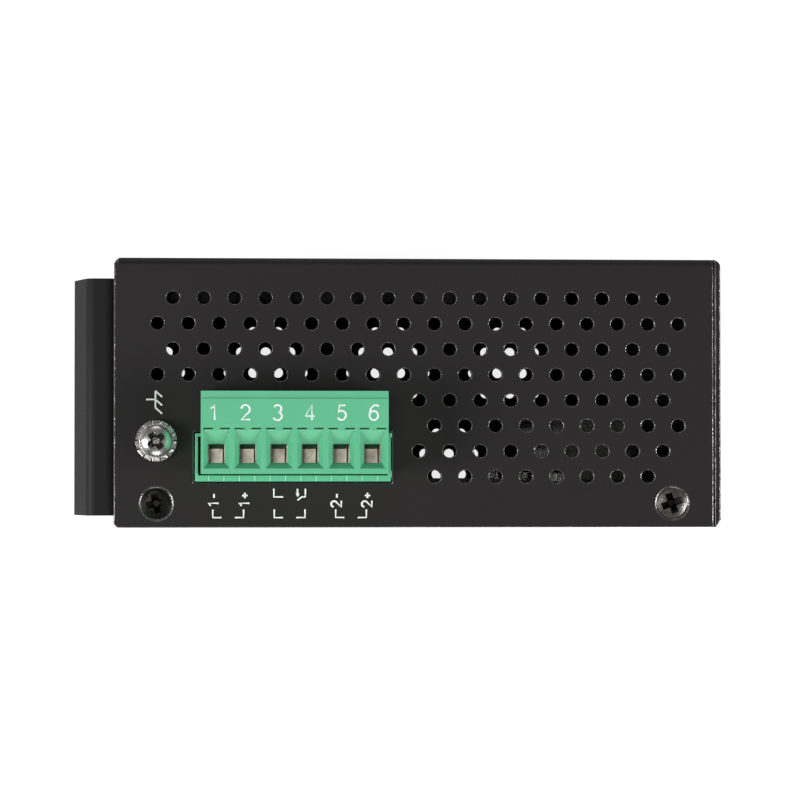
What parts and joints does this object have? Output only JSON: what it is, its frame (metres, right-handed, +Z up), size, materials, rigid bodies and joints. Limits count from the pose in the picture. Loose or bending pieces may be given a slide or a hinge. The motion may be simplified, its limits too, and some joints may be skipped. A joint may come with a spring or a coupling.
{
  "type": "din rail ethernet switch",
  "caption": "Slim DIN-rail ethernet switch: folded black steel case with vented ends, a column of network sockets, spring rail hook and plug-in screw terminal.",
  "frame": {"origin": "under the middle of the whole part, on the plane of the lower end plate", "axes": "+Z up on the rail, X along the rail, sockets face -Y, rail hook at +Y"},
  "size_m": [0.0448, 0.1094, 0.1455],
  "materials": {
    "case_paint": "fine textured black powder coat",
    "bracket_paint": "semi-gloss black coat",
    "black_screw": "black oxide",
    "spring_steel": "bright spring steel",
    "nickel_plate": "nickel plated",
    "circuit_board": "green solder mask",
    "green_plastic": "moulded polyamide",
    "tinned_metal": "tin plated",
    "zinc_steel": "zinc plated",
    "shield_steel": "tin plated sheet",
    "black_plastic": "moulded",
    "gold_plate": "gold plated wire",
    "lamp_plastic": "clear moulding",
    "black_aluminium": "black anodised",
    "capacitor_can": "sleeved can",
    "ferrite": "ferrite",
    "relay_plastic": "moulded"
  },
  "bodies": {
    "switch": {"board_screws": "nickel_plate", "board_standoffs": "nickel_plate", "bracket_screws": "black_screw", "bulk_capacitors": "capacitor_can", "case_shell": "case_paint", "cover_screws": "black_screw", "din_bracket": "bracket_paint", "din_spring": "spring_steel", "earth_nut": "nickel_plate", "earth_screw": "nickel_plate", "fault_relay": "relay_plastic", "header_pins": "tinned_metal", "heat_sink": "black_aluminium", "lamp_holder": "black_plastic", "lock_washer": "nickel_plate", "main_board": "circuit_board", "power_inductors": "ferrite", "power_transformer": "ferrite", "rj45_contacts_1": "gold_plate", "rj45_contacts_2": "gold_plate", "rj45_contacts_3": "gold_plate", "rj45_contacts_4": "gold_plate", "rj45_contacts_5": "gold_plate", "rj45_insert_1": "black_plastic", "rj45_insert_2": "black_plastic", "rj45_insert_3": "black_plastic", "rj45_insert_4": "black_plastic", "rj45_insert_5": "black_plastic", "rj45_shield_1": "shield_steel", "rj45_shield_2": "shield_steel", "rj45_shield_3": "shield_steel", "rj45_shield_4": "shield_steel", "rj45_shield_5": "shield_steel", "side_cover": "case_paint", "status_lamps": "lamp_plastic", "switch_chip": "black_plastic", "terminal_header": "green_plastic"},
    "plug": {"terminal_plug": "green_plastic", "plug_contacts": "tinned_metal"},
    "screw_1": {"clamp_screw_1": "zinc_steel"},
    "clamp_1": {"wire_clamp_1": "tinned_metal"},
    "screw_2": {"clamp_screw_2": "zinc_steel"},
    "clamp_2": {"wire_clamp_2": "tinned_metal"},
    "screw_3": {"clamp_screw_3": "zinc_steel"},
    "clamp_3": {"wire_clamp_3": "tinned_metal"},
    "screw_4": {"clamp_screw_4": "zinc_steel"},
    "clamp_4": {"wire_clamp_4": "tinned_metal"},
    "screw_5": {"clamp_screw_5": "zinc_steel"},
    "clamp_5": {"wire_clamp_5": "tinned_metal"},
    "screw_6": {"clamp_screw_6": "zinc_steel"},
    "clamp_6": {"wire_clamp_6": "tinned_metal"}
  },
  "joints": [
    {"name": "plug_out", "type": "slide", "parent": "switch", "child": "plug", "axis": [0, 0, 1], "range_m": [0, 0.014]},
    {"name": "screw_turn_1", "type": "hinge", "parent": "plug", "child": "screw_1", "pos_m": [-0.005, 0.02945, 0.14115], "axis": [-1, 0, 0], "range_deg": [0, 1880.5]},
    {"name": "clamp_rise_1", "type": "slide", "parent": "plug", "child": "clamp_1", "axis": [1, 0, 0], "range_m": [0, 0.00235]},
    {"name": "screw_turn_2", "type": "hinge", "parent": "plug", "child": "screw_2", "pos_m": [-0.005, 0.02437, 0.14115], "axis": [-1, 0, 0], "range_deg": [0, 1880.5]},
    {"name": "clamp_rise_2", "type": "slide", "parent": "plug", "child": "clamp_2", "axis": [1, 0, 0], "range_m": [0, 0.00235]},
    {"name": "screw_turn_3", "type": "hinge", "parent": "plug", "child": "screw_3", "pos_m": [-0.005, 0.01929, 0.14115], "axis": [-1, 0, 0], "range_deg": [0, 1880.5]},
    {"name": "clamp_rise_3", "type": "slide", "parent": "plug", "child": "clamp_3", "axis": [1, 0, 0], "range_m": [0, 0.00235]},
    {"name": "screw_turn_4", "type": "hinge", "parent": "plug", "child": "screw_4", "pos_m": [-0.005, 0.01421, 0.14115], "axis": [-1, 0, 0], "range_deg": [0, 1880.5]},
    {"name": "clamp_rise_4", "type": "slide", "parent": "plug", "child": "clamp_4", "axis": [1, 0, 0], "range_m": [0, 0.00235]},
    {"name": "screw_turn_5", "type": "hinge", "parent": "plug", "child": "screw_5", "pos_m": [-0.005, 0.00913, 0.14115], "axis": [-1, 0, 0], "range_deg": [0, 1880.5]},
    {"name": "clamp_rise_5", "type": "slide", "parent": "plug", "child": "clamp_5", "axis": [1, 0, 0], "range_m": [0, 0.00235]},
    {"name": "screw_turn_6", "type": "hinge", "parent": "plug", "child": "screw_6", "pos_m": [-0.005, 0.00405, 0.14115], "axis": [-1, 0, 0], "range_deg": [0, 1880.5]},
    {"name": "clamp_rise_6", "type": "slide", "parent": "plug", "child": "clamp_6", "axis": [1, 0, 0], "range_m": [0, 0.00235]}
  ],
  "couplings": [
    {"joint": "screw_turn_1", "follows": "clamp_rise_1", "rad_per_m": 13963},
    {"joint": "screw_turn_2", "follows": "clamp_rise_2", "rad_per_m": 13963},
    {"joint": "screw_turn_3", "follows": "clamp_rise_3", "rad_per_m": 13963},
    {"joint": "screw_turn_4", "follows": "clamp_rise_4", "rad_per_m": 13963},
    {"joint": "screw_turn_5", "follows": "clamp_rise_5", "rad_per_m": 13963},
    {"joint": "screw_turn_6", "follows": "clamp_rise_6", "rad_per_m": 13963}
  ]
}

════════

> WHAT THE TASK REQUIRES
Copy out every line of the data above, exactly as given.

> SOLVED EXERCISE
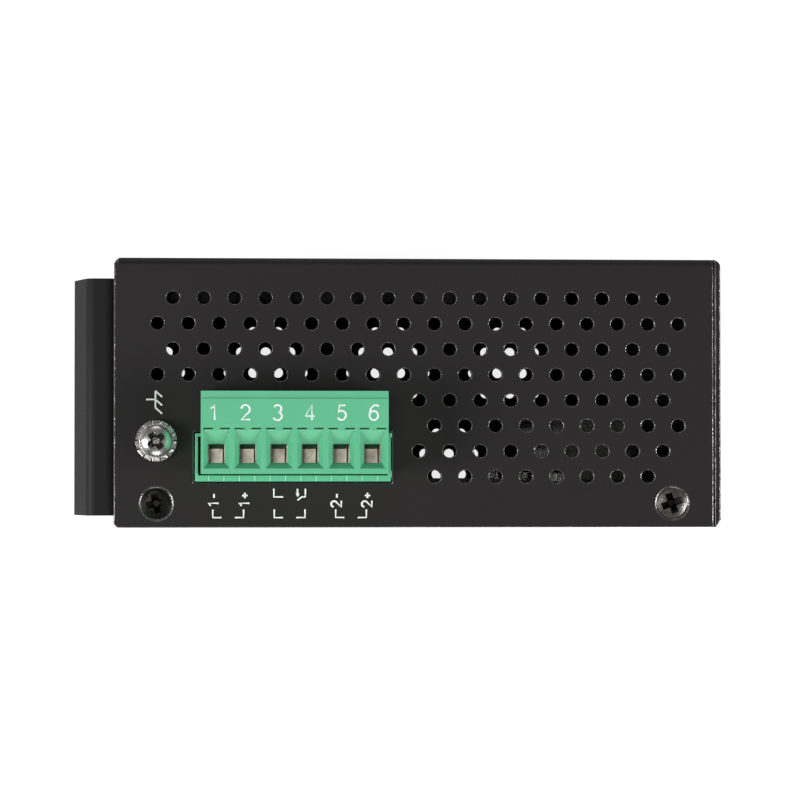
What parts and joints does this object have? Output only JSON: what it is, its frame (metres, right-handed, +Z up), size, materials, rigid bodies and joints. Limits count from the pose in the picture. Loose or bending pieces may be given a slide or a hinge. The motion may be simplified, its limits too, and some joints may be skipped. A joint may come with a spring or a coupling.
{
  "type": "din rail ethernet switch",
  "caption": "Slim DIN-rail ethernet switch: folded black steel case with vented ends, a column of network sockets, spring rail hook and plug-in screw terminal.",
  "frame": {"origin": "under the middle of the whole part, on the plane of the lower end plate", "axes": "+Z up on the rail, X along the rail, sockets face -Y, rail hook at +Y"},
  "size_m": [0.0448, 0.1094, 0.1455],
  "materials": {
    "case_paint": "fine textured black powder coat",
    "bracket_paint": "semi-gloss black coat",
    "black_screw": "black oxide",
    "spring_steel": "bright spring steel",
    "nickel_plate": "nickel plated",
    "circuit_board": "green solder mask",
    "green_plastic": "moulded polyamide",
    "tinned_metal": "tin plated",
    "zinc_steel": "zinc plated",
    "shield_steel": "tin plated sheet",
    "black_plastic": "moulded",
    "gold_plate": "gold plated wire",
    "lamp_plastic": "clear moulding",
    "black_aluminium": "black anodised",
    "capacitor_can": "sleeved can",
    "ferrite": "ferrite",
    "relay_plastic": "moulded"
  },
  "bodies": {
    "switch": {"board_screws": "nickel_plate", "board_standoffs": "nickel_plate", "bracket_screws": "black_screw", "bulk_capacitors": "capacitor_can", "case_shell": "case_paint", "cover_screws": "black_screw", "din_bracket": "bracket_paint", "din_spring": "spring_steel", "earth_nut": "nickel_plate", "earth_screw": "nickel_plate", "fault_relay": "relay_plastic", "header_pins": "tinned_metal", "heat_sink": "black_aluminium", "lamp_holder": "black_plastic", "lock_washer": "nickel_plate", "main_board": "circuit_board", "power_inductors": "ferrite", "power_transformer": "ferrite", "rj45_contacts_1": "gold_plate", "rj45_contacts_2": "gold_plate", "rj45_contacts_3": "gold_plate", "rj45_contacts_4": "gold_plate", "rj45_contacts_5": "gold_plate", "rj45_insert_1": "black_plastic", "rj45_insert_2": "black_plastic", "rj45_insert_3": "black_plastic", "rj45_insert_4": "black_plastic", "rj45_insert_5": "black_plastic", "rj45_shield_1": "shield_steel", "rj45_shield_2": "shield_steel", "rj45_shield_3": "shield_steel", "rj45_shield_4": "shield_steel", "rj45_shield_5": "shield_steel", "side_cover": "case_paint", "status_lamps": "lamp_plastic", "switch_chip": "black_plastic", "terminal_header": "green_plastic"},
    "plug": {"terminal_plug": "green_plastic", "plug_contacts": "tinned_metal"},
    "screw_1": {"clamp_screw_1": "zinc_steel"},
    "clamp_1": {"wire_clamp_1": "tinned_metal"},
    "screw_2": {"clamp_screw_2": "zinc_steel"},
    "clamp_2": {"wire_clamp_2": "tinned_metal"},
    "screw_3": {"clamp_screw_3": "zinc_steel"},
    "clamp_3": {"wire_clamp_3": "tinned_metal"},
    "screw_4": {"clamp_screw_4": "zinc_steel"},
    "clamp_4": {"wire_clamp_4": "tinned_metal"},
    "screw_5": {"clamp_screw_5": "zinc_steel"},
    "clamp_5": {"wire_clamp_5": "tinned_metal"},
    "screw_6": {"clamp_screw_6": "zinc_steel"},
    "clamp_6": {"wire_clamp_6": "tinned_metal"}
  },
  "joints": [
    {"name": "plug_out", "type": "slide", "parent": "switch", "child": "plug", "axis": [0, 0, 1], "range_m": [0, 0.014]},
    {"name": "screw_turn_1", "type": "hinge", "parent": "plug", "child": "screw_1", "pos_m": [-0.005, 0.02945, 0.14115], "axis": [-1, 0, 0], "range_deg": [0, 1880.5]},
    {"name": "clamp_rise_1", "type": "slide", "parent": "plug", "child": "clamp_1", "axis": [1, 0, 0], "range_m": [0, 0.00235]},
    {"name": "screw_turn_2", "type": "hinge", "parent": "plug", "child": "screw_2", "pos_m": [-0.005, 0.02437, 0.14115], "axis": [-1, 0, 0], "range_deg": [0, 1880.5]},
    {"name": "clamp_rise_2", "type": "slide", "parent": "plug", "child": "clamp_2", "axis": [1, 0, 0], "range_m": [0, 0.00235]},
    {"name": "screw_turn_3", "type": "hinge", "parent": "plug", "child": "screw_3", "pos_m": [-0.005, 0.01929, 0.14115], "axis": [-1, 0, 0], "range_deg": [0, 1880.5]},
    {"name": "clamp_rise_3", "type": "slide", "parent": "plug", "child": "clamp_3", "axis": [1, 0, 0], "range_m": [0, 0.00235]},
    {"name": "screw_turn_4", "type": "hinge", "parent": "plug", "child": "screw_4", "pos_m": [-0.005, 0.01421, 0.14115], "axis": [-1, 0, 0], "range_deg": [0, 1880.5]},
    {"name": "clamp_rise_4", "type": "slide", "parent": "plug", "child": "clamp_4", "axis": [1, 0, 0], "range_m": [0, 0.00235]},
    {"name": "screw_turn_5", "type": "hinge", "parent": "plug", "child": "screw_5", "pos_m": [-0.005, 0.00913, 0.14115], "axis": [-1, 0, 0], "range_deg": [0, 1880.5]},
    {"name": "clamp_rise_5", "type": "slide", "parent": "plug", "child": "clamp_5", "axis": [1, 0, 0], "range_m": [0, 0.00235]},
    {"name": "screw_turn_6", "type": "hinge", "parent": "plug", "child": "screw_6", "pos_m": [-0.005, 0.00405, 0.14115], "axis": [-1, 0, 0], "range_deg": [0, 1880.5]},
    {"name": "clamp_rise_6", "type": "slide", "parent": "plug", "child": "clamp_6", "axis": [1, 0, 0], "range_m": [0, 0.00235]}
  ],
  "couplings": [
    {"joint": "screw_turn_1", "follows": "clamp_rise_1", "rad_per_m": 13963},
    {"joint": "screw_turn_2", "follows": "clamp_rise_2", "rad_per_m": 13963},
    {"joint": "screw_turn_3", "follows": "clamp_rise_3", "rad_per_m": 13963},
    {"joint": "screw_turn_4", "follows": "clamp_rise_4", "rad_per_m": 13963},
    {"joint": "screw_turn_5", "follows": "clamp_rise_5", "rad_per_m": 13963},
    {"joint": "screw_turn_6", "follows": "clamp_rise_6", "rad_per_m": 13963}
  ]
}